Incorporating both psychoanalytic and non-traditional methods of literary analysis, Goldman explores the ways in which spectral fictions are an expression of definitive Canadian experiences such as the clashes between invading settler and indigenous populations, the losses incurred by immigration and diaspora, and the alienation of the female body. In so doing, Goldman unearths some of the “ghosts”of Canadian society itself – old tensions and injustices that continue to haunt ethnic and gender relations.

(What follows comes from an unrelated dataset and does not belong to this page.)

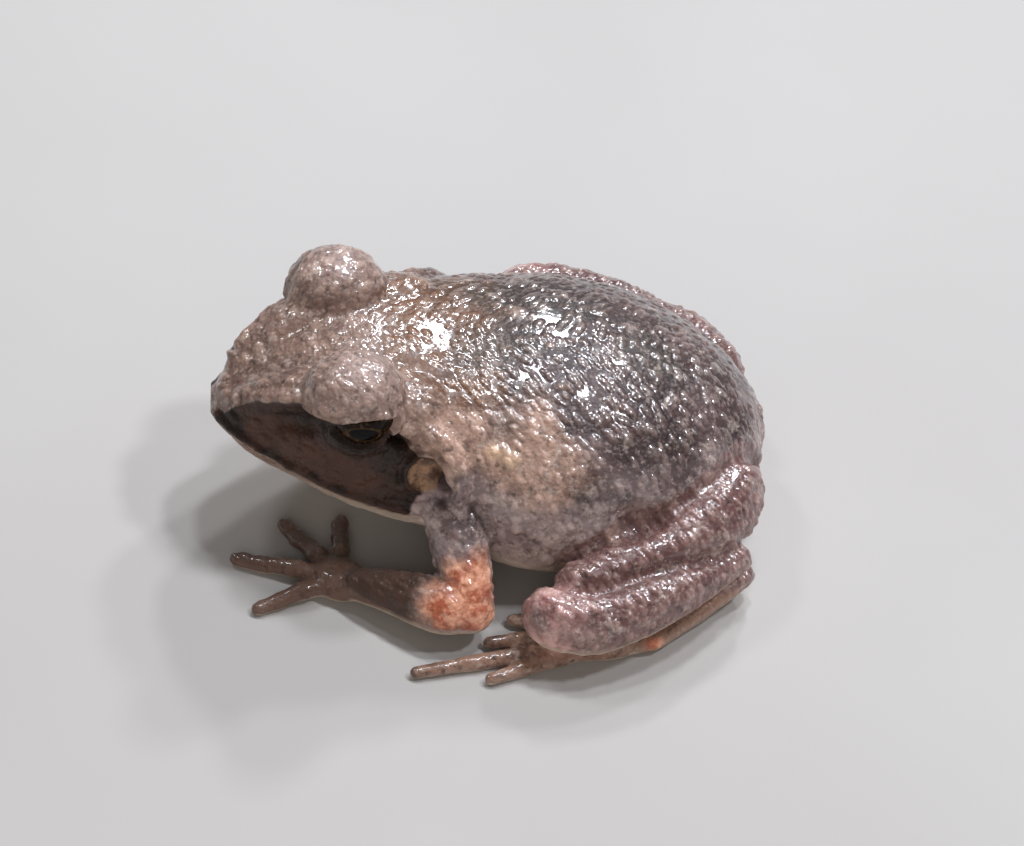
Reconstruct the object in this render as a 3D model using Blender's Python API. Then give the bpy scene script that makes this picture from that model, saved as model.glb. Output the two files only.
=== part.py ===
"""A burrowing frog crouched on the ground, life size, parted into its head, trunk, eyes, ears and limbs.

The forms are worked out in millimetres, with the snout along +X, the animal's left along +Y and the ground
at z = 0. Each node is brought to metres at the end, with the middle of the whole animal over the origin.
"""

import math

import bmesh
import bpy
import numpy as np
from mathutils import Matrix, Vector

METRES_PER_MILLIMETRE = 0.001
GAP = 0.3
SKIN_CELL = 0.42
FOOT_CELL = 0.34
SKIN_TRIANGLES = 11000
FOOT_TRIANGLES = 900
FACET_SHARE = 0.62
SIDES = {"left": 1, "right": -1}

# The trunk and head from vent to snout: x, lowest z, z of the widest line, top z, half width, and the power
# that squares the upper half of the section.
TRUNK = [
    (-24.6, 5.4, 6.4, 7.8, 0.8, 2.0),
    (-23.8, 2.6, 5.8, 10.0, 4.6, 2.0),
    (-21.5, 0.3, 5.4, 12.4, 9.0, 2.0),
    (-17.5, -0.4, 5.5, 14.8, 12.0, 2.1),
    (-12.0, -0.4, 5.8, 16.9, 13.8, 2.2),
    (-6.0, -0.4, 6.2, 17.9, 14.5, 2.2),
    (-1.0, 0.0, 6.8, 17.8, 13.6, 2.3),
    (3.0, 1.4, 7.6, 17.8, 11.7, 2.8),
    (7.5, 3.4, 8.2, 18.1, 10.4, 3.1),
    (12.0, 5.2, 8.8, 18.1, 8.9, 3.0),
    (16.4, 6.9, 9.4, 16.6, 6.3, 3.0),
    (19.4, 8.1, 10.2, 14.9, 4.5, 2.8),
    (21.3, 9.3, 11.0, 13.6, 2.8, 2.4),
    (22.1, 10.4, 11.4, 12.8, 1.3, 2.0),
]
UNDERSIDE_POWER = 2.3
RING_POINTS = 44
RINGS_PER_SPAN = 4

# The head swings a little to the animal's left, over the stretch between these two x.
HEAD_TURN = math.radians(6.0)
TURN_START = -2.0
TURN_END = 9.0
NECK_TOP_X = 2.4
NECK_THROAT_X = 3.6
NECK_TOP_Z = 18.0

EYE_CENTRE = (11.1, 7.1, 16.7)
EYE_RADIUS = 2.9
BROW_CENTRE = (11.8, 6.3, 17.9)
BROW_RADII = (4.1, 3.75, 3.15)
TEMPLE_CENTRE = (7.2, 6.0, 15.9)
TEMPLE_RADII = (3.7, 3.4, 2.25)
CHEEK_CENTRE = (10.9, 6.7, 14.8)
CHEEK_RADII = (3.9, 3.1, 2.3)
LID_EDGE_RADIUS = 0.5
UPPER_LID_LIFT = math.radians(30.0)
LOWER_LID_DROP = math.radians(38.0)
LID_CORNER = math.radians(62.0)

EAR_X = 5.9
EAR_Z = 12.0
EAR_RADIUS = 1.85
EAR_DEPTH = 0.9

# The fold from the eye over and behind the ear: x, z, radius, and how far its middle stands off the flank.
FOLD = [
    (8.2, 17.0, 0.6, -0.2),
    (6.6, 15.9, 0.8, -0.1),
    (4.6, 14.9, 1.0, 0.0),
    (3.0, 13.0, 1.15, 0.1),
    (2.7, 10.6, 1.1, 0.1),
    (3.1, 8.4, 0.8, -0.2),
]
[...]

An important contribution to the discussion of the challenges posed by the Gothic to dominant literary, political, and social narratives, DisPossession asserts that Canadian spectral fictions have the power to alter accepted versions of Canadian history by invoking and troubling the process of generating collective memories.
Rewriting Apocalypse
Subversion of the apocalyptic genre in the fiction of Timothy Findlay, Michael Ondaatje, Margaret Atwood, Thomas King, and Joy Kogawa.
Traditional apocalyptic narratives highlight the drama of a chosen elect. Contemporary Canadian fiction, however, typically portrays the apocalypse from the perspective of marginalized individuals barred from Paradise, creating a distinctly anti-apocalyptic discourse. Marlene Goldman traces the history of the apocalyptic literary tradition and its key motifs in close readings of Canadian works that challenge rather than embrace apocalypse’s key features.

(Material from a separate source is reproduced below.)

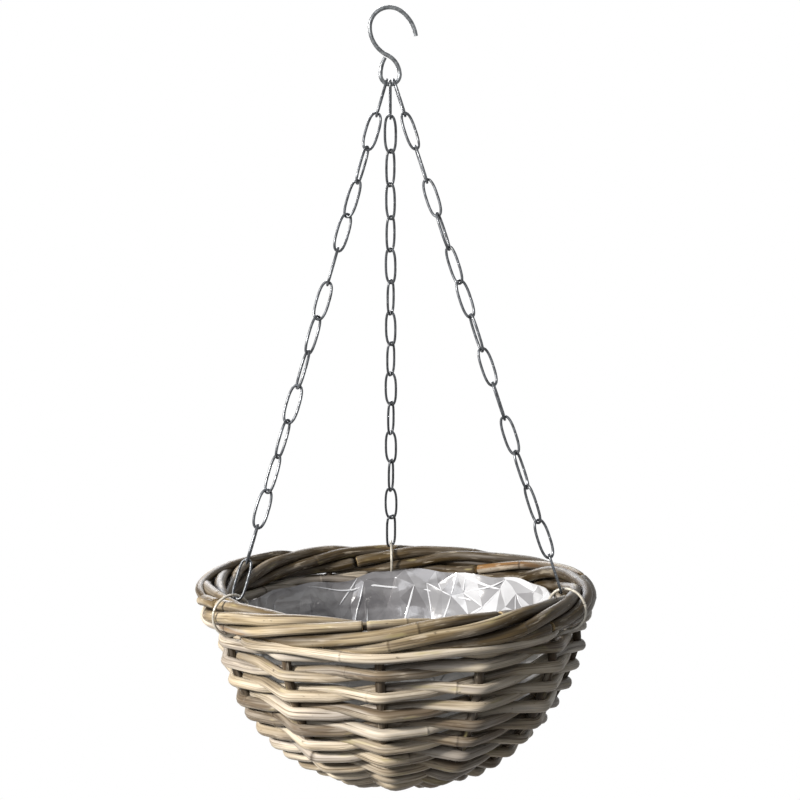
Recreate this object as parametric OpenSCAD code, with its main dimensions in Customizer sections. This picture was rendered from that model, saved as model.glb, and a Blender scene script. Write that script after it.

Rewriting Apocalypse in Contemporary Canadian Fiction is the first book to explore the literary, psychological, political, and cultural repercussions of the apocalypse in the fiction of Timothy Finley, Michael Ondaatje, Margaret Atwood, Thomas King, and Joy Kogawa. While writers from diverse nations have adopted and adapted the biblical narrative, these Canadian authors introduce particular twists to the familiar myth of the end. Goldman demonstrates that they share a marked concern with purgation of the non-elect, the loss experienced by the non-elect, and the traumatic impact of apocalyptic violence. She also analyzes Canadian apocalyptic accounts as crisis literature written in the context of the Cold War – written against the fear of total destruction.
Paths of Desire
Images of exploration and mapping in Canadian women’s writing
Marlene Goldman posits intriguing connections between the act of map-making, postmodern theory, and female identity in this study of the experimental works of five Canadian women writers: Intertidal Life by Audrey Thomas, The Biggest Modern Woman of the World by Susan Swan, Ana Historic by Daphne Marlatt, The Whirlpool by Jane Urquhart and the fictions of Aritha van Herk.